The organization was “disappointed” by the LIHTC provisions in the largest legislation, “which fail to include key reforms to ensure homes built with LIHTC financing are better targeted to households with the lowest incomes and those experiencing homelessness,” NLIHC Manager of Public Policy Kim Johnson told Bisnow in an email.

“There is a national shortage of over 7.3 million homes affordable and available to people with the lowest incomes, and the LIHTC provisions in the tax bill will do little – if anything – to address this shortage,” Johnson wrote.  

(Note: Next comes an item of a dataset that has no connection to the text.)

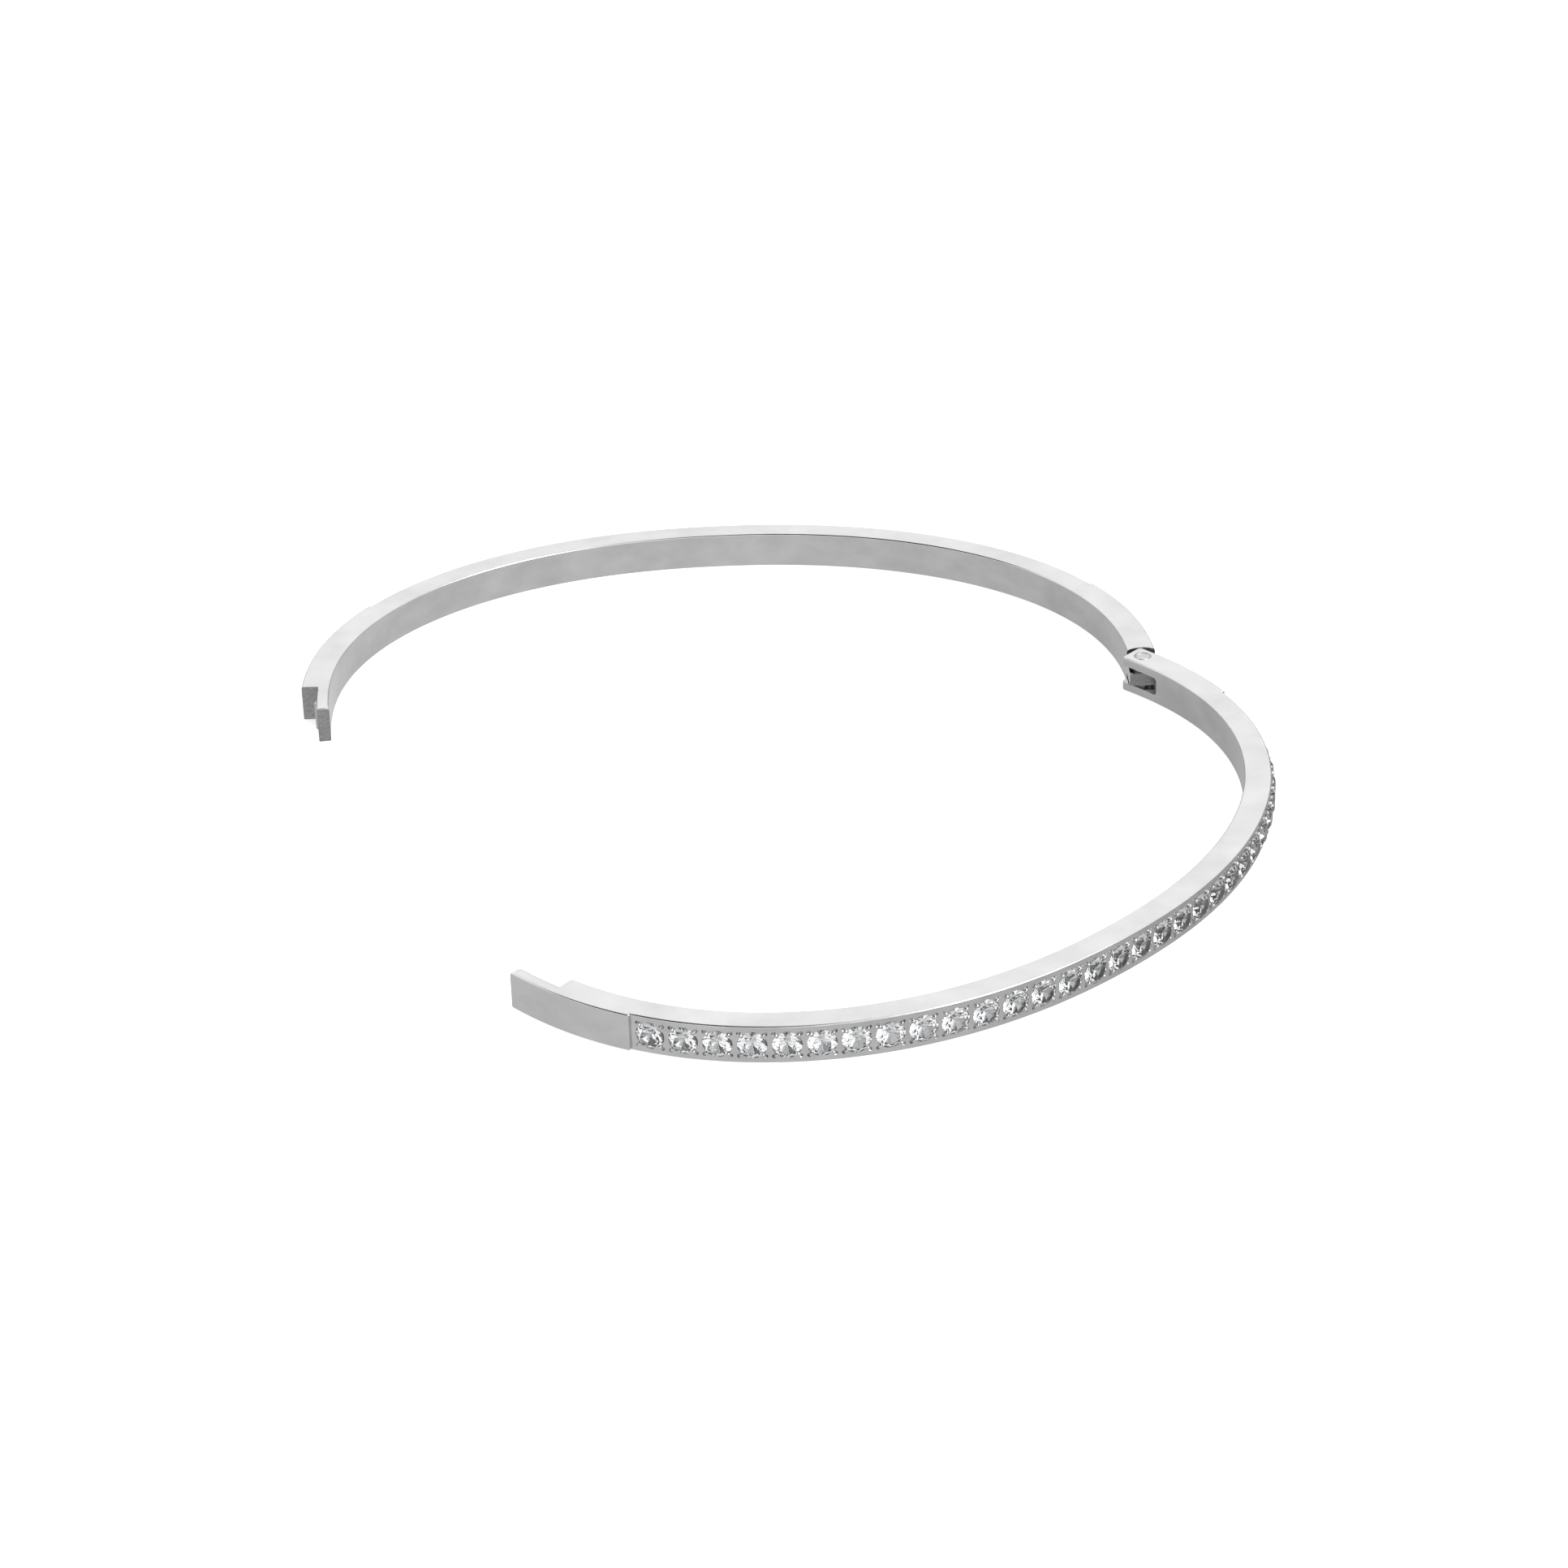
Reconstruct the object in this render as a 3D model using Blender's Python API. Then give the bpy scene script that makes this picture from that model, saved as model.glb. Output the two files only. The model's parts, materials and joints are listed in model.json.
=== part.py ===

Even LIHTC-financed units are usually too expensive for the lowest-income households, Johnson said, noting that more than half of extremely low-income households – those making 15% to 30% of the area median income – living in LIHTC units spend more than half of their income on rent and utilities every month. As such, these families are still an emergency expense or lost job away from homelessness, despite already living in subsidized housing, Johnson said. 

The provisions of the tax package relating to the Child Tax Credit program are more likely to make an impact on housing costs for the most low-income populations, Johnson said, as many recipients have reported using the credit to help cover their housing costs. Those parts of the legislation are much more contested among senators. 

It's unclear when the Senate might consider the Tax Relief for American Families and Workers Act, but supporters look to the fact that the LIHTC provisions are included at all in such a highly visible package as a positive indication of things to come. 

"There've been a lot of solutions proposed to help with housing supply and housing affordability, but it's been pretty rare for them to end up in any kind of must-pass package," Mortgage Bankers Association Senior Vice President for Legislative and Political Affairs Bill Killmer said.